580 tons wholesale $1,740,000,000

Retail, $9,280,000,000

Baht 278,400,000,000

Edited by mark45y
Posted

If it were up to the US they would "Agent Orange" the crops or napalm them. But there has to be a way to stop or slow, production. I would think the military, as corrupt and powerful as it is, is in the box seat when it comes to taking on the drug lords but the money comes back into Burma so they tend to allow it at present. But ASEAN and like minded bodies would be foolish to allow Burma to be a part of their organisations. It will not be easily solved.

Myanmar is a member of ASEAN as is Laos

Posted

"580 tonnes of opium was produced in Burma this year ... opium production in Southeast Asia, from 1,176 tonnes in 1996 to 312 in 2006, ... the increase since 2006 is more than 50 per cent. Burma now accounts for about 16 per cent of the world's opium production, an increase from 5 per cent the year before"
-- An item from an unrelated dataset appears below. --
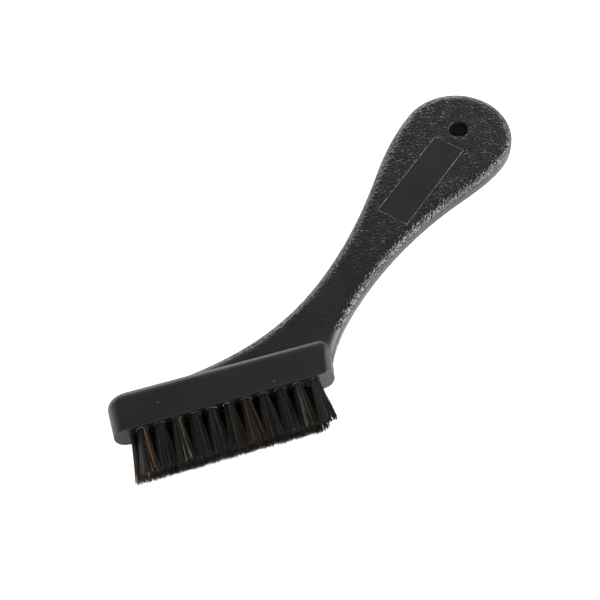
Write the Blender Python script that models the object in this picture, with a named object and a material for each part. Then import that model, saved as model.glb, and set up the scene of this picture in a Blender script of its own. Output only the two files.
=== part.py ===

for me those figures don't add up.

maybe the analysts from the un are trying to inflate figures, to keep themselves important and busy

Posted

"580 tonnes of opium was produced in Burma this year ... opium production in Southeast Asia, from 1,176 tonnes in 1996 to 312 in 2006, ... the increase since 2006 is more than 50 per cent. Burma now accounts for about 16 per cent of the world's opium production, an increase from 5 per cent the year before"

for me those figures don't add up.

maybe the analysts from the un are trying to inflate figures, to keep themselves important and busy

Maybe you are trying to fit 2 separate statistics together? Opium production in Myanmar and opium production in South-East Asia?